Quote the full listing word for word.

━━━━━ Data section ━━━━━

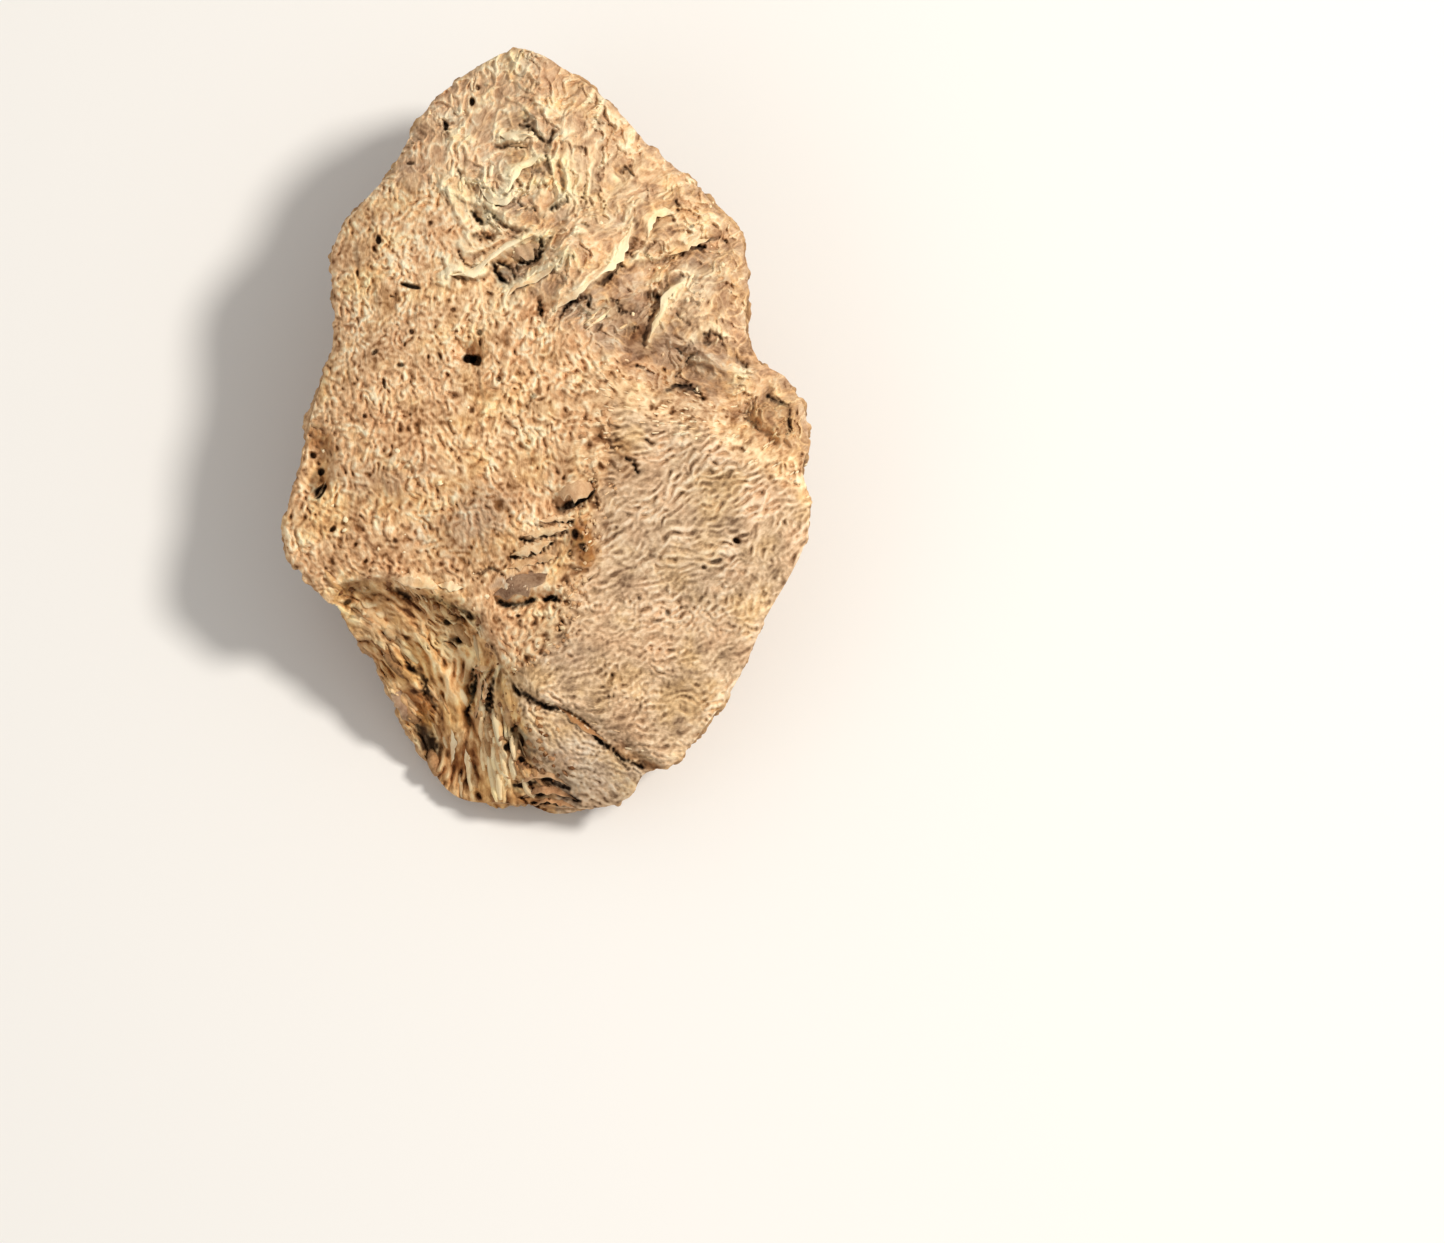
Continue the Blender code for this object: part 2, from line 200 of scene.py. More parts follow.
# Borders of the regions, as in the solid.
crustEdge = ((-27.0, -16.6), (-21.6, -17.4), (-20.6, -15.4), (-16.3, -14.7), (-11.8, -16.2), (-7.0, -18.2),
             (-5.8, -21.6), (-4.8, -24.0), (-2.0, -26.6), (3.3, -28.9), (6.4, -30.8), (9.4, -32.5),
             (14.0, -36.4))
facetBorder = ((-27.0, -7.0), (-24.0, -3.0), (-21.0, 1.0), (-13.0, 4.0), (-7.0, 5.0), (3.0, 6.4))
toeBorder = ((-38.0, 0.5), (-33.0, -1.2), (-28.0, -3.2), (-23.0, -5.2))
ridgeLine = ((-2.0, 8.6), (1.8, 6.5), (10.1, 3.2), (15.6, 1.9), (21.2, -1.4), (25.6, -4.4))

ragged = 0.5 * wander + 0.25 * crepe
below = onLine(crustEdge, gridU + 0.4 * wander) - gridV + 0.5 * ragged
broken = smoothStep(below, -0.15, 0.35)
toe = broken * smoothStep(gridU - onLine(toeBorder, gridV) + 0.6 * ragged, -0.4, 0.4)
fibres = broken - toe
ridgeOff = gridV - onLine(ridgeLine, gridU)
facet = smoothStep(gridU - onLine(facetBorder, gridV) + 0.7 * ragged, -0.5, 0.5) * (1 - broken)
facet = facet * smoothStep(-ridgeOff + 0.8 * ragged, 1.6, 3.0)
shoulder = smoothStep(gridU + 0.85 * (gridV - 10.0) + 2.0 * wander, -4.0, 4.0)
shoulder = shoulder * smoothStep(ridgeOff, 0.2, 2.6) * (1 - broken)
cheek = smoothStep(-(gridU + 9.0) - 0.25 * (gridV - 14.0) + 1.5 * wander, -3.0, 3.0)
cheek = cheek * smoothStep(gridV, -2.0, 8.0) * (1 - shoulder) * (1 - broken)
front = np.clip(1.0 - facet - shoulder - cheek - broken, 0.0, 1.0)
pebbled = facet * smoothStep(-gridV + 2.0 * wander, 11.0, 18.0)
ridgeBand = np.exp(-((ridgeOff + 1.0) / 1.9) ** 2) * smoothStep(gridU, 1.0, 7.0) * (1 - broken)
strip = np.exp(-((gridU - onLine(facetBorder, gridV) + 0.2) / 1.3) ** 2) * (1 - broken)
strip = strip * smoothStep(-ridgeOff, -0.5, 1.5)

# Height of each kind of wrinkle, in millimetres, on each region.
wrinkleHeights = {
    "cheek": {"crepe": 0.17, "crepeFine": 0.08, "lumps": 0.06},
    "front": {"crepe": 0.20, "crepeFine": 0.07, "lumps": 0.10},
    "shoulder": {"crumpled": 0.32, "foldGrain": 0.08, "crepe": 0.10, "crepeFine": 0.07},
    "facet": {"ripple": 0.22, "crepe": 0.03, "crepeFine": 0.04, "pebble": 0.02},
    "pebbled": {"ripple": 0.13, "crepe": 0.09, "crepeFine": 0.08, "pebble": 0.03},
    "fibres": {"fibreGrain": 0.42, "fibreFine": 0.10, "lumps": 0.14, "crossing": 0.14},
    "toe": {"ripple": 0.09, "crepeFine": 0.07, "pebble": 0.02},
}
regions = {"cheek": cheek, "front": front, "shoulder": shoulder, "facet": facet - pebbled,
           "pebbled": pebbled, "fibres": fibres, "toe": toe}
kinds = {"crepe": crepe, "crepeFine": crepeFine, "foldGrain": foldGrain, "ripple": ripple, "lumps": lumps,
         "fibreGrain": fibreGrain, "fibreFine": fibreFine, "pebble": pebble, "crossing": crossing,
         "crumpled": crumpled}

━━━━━

### Exercise response
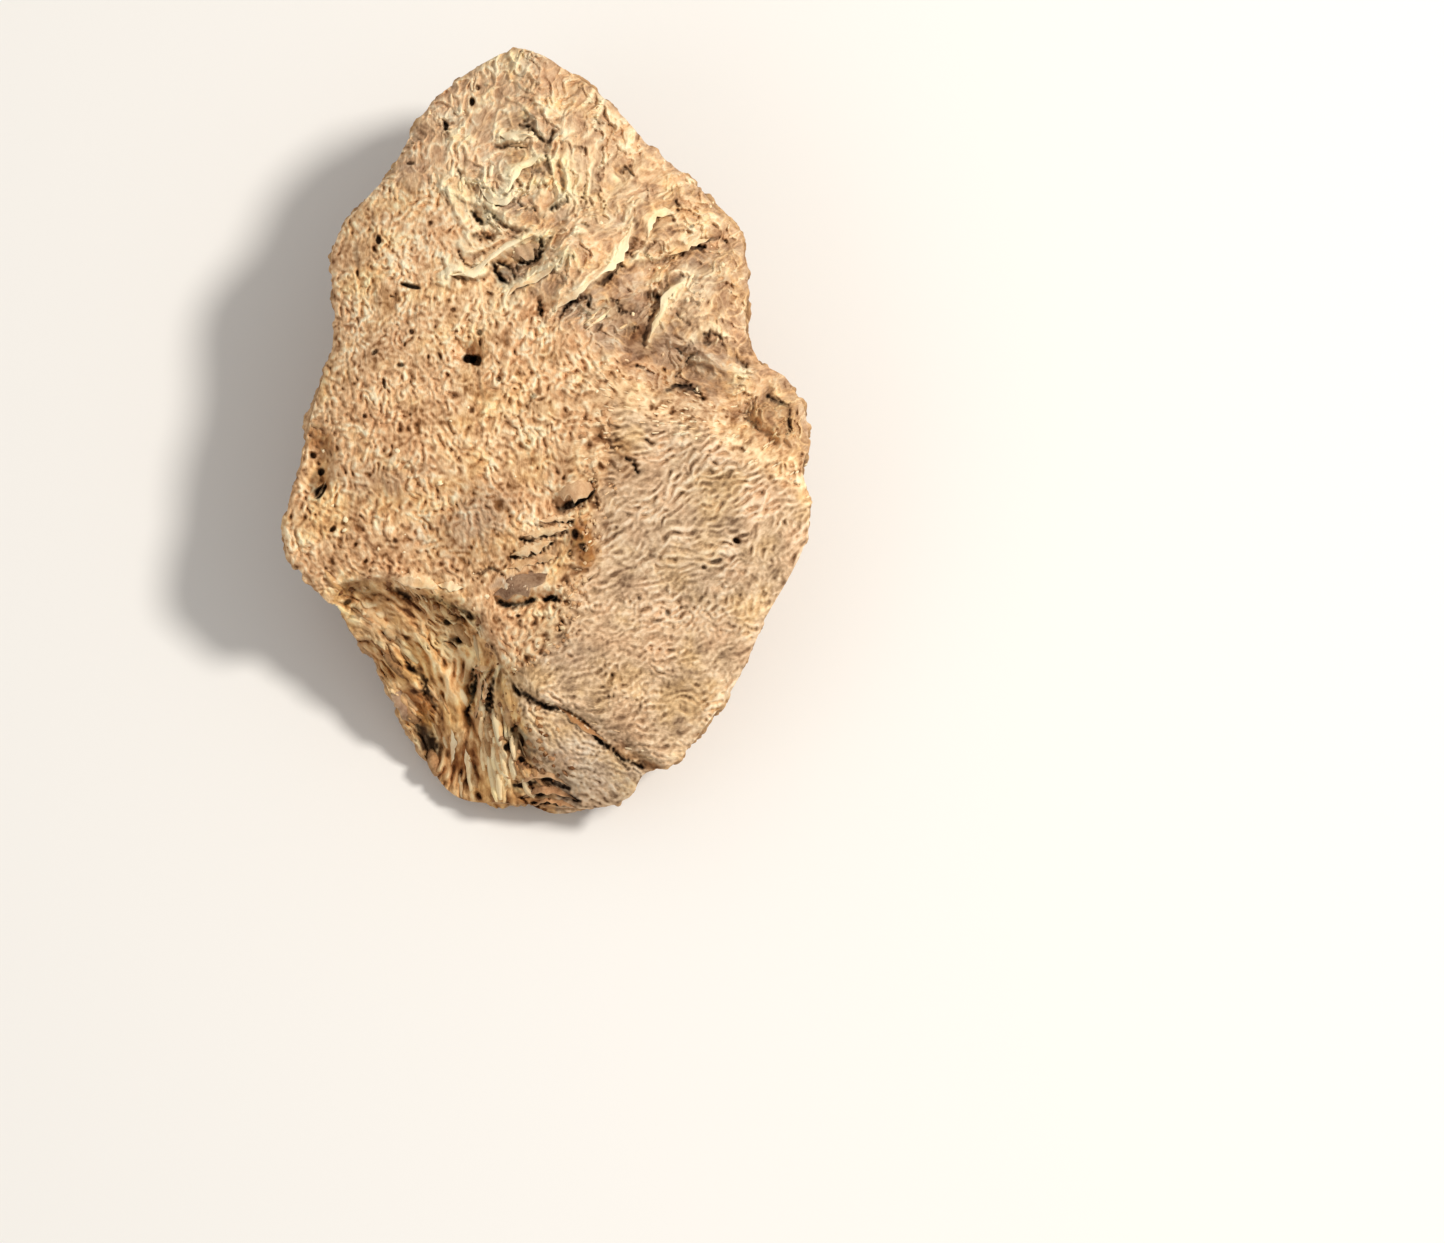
Continue the Blender code for this object: part 2, from line 200 of scene.py. More parts follow.
# Borders of the regions, as in the solid.
crustEdge = ((-27.0, -16.6), (-21.6, -17.4), (-20.6, -15.4), (-16.3, -14.7), (-11.8, -16.2), (-7.0, -18.2),
             (-5.8, -21.6), (-4.8, -24.0), (-2.0, -26.6), (3.3, -28.9), (6.4, -30.8), (9.4, -32.5),
             (14.0, -36.4))
facetBorder = ((-27.0, -7.0), (-24.0, -3.0), (-21.0, 1.0), (-13.0, 4.0), (-7.0, 5.0), (3.0, 6.4))
toeBorder = ((-38.0, 0.5), (-33.0, -1.2), (-28.0, -3.2), (-23.0, -5.2))
ridgeLine = ((-2.0, 8.6), (1.8, 6.5), (10.1, 3.2), (15.6, 1.9), (21.2, -1.4), (25.6, -4.4))

ragged = 0.5 * wander + 0.25 * crepe
below = onLine(crustEdge, gridU + 0.4 * wander) - gridV + 0.5 * ragged
broken = smoothStep(below, -0.15, 0.35)
toe = broken * smoothStep(gridU - onLine(toeBorder, gridV) + 0.6 * ragged, -0.4, 0.4)
fibres = broken - toe
ridgeOff = gridV - onLine(ridgeLine, gridU)
facet = smoothStep(gridU - onLine(facetBorder, gridV) + 0.7 * ragged, -0.5, 0.5) * (1 - broken)
facet = facet * smoothStep(-ridgeOff + 0.8 * ragged, 1.6, 3.0)
shoulder = smoothStep(gridU + 0.85 * (gridV - 10.0) + 2.0 * wander, -4.0, 4.0)
shoulder = shoulder * smoothStep(ridgeOff, 0.2, 2.6) * (1 - broken)
cheek = smoothStep(-(gridU + 9.0) - 0.25 * (gridV - 14.0) + 1.5 * wander, -3.0, 3.0)
cheek = cheek * smoothStep(gridV, -2.0, 8.0) * (1 - shoulder) * (1 - broken)
front = np.clip(1.0 - facet - shoulder - cheek - broken, 0.0, 1.0)
pebbled = facet * smoothStep(-gridV + 2.0 * wander, 11.0, 18.0)
ridgeBand = np.exp(-((ridgeOff + 1.0) / 1.9) ** 2) * smoothStep(gridU, 1.0, 7.0) * (1 - broken)
strip = np.exp(-((gridU - onLine(facetBorder, gridV) + 0.2) / 1.3) ** 2) * (1 - broken)
strip = strip * smoothStep(-ridgeOff, -0.5, 1.5)

# Height of each kind of wrinkle, in millimetres, on each region.
wrinkleHeights = {
    "cheek": {"crepe": 0.17, "crepeFine": 0.08, "lumps": 0.06},
    "front": {"crepe": 0.20, "crepeFine": 0.07, "lumps": 0.10},
    "shoulder": {"crumpled": 0.32, "foldGrain": 0.08, "crepe": 0.10, "crepeFine": 0.07},
    "facet": {"ripple": 0.22, "crepe": 0.03, "crepeFine": 0.04, "pebble": 0.02},
    "pebbled": {"ripple": 0.13, "crepe": 0.09, "crepeFine": 0.08, "pebble": 0.03},
    "fibres": {"fibreGrain": 0.42, "fibreFine": 0.10, "lumps": 0.14, "crossing": 0.14},
    "toe": {"ripple": 0.09, "crepeFine": 0.07, "pebble": 0.02},
}
regions = {"cheek": cheek, "front": front, "shoulder": shoulder, "facet": facet - pebbled,
           "pebbled": pebbled, "fibres": fibres, "toe": toe}
kinds = {"crepe": crepe, "crepeFine": crepeFine, "foldGrain": foldGrain, "ripple": ripple, "lumps": lumps,
         "fibreGrain": fibreGrain, "fibreFine": fibreFine, "pebble": pebble, "crossing": crossing,
         "crumpled": crumpled}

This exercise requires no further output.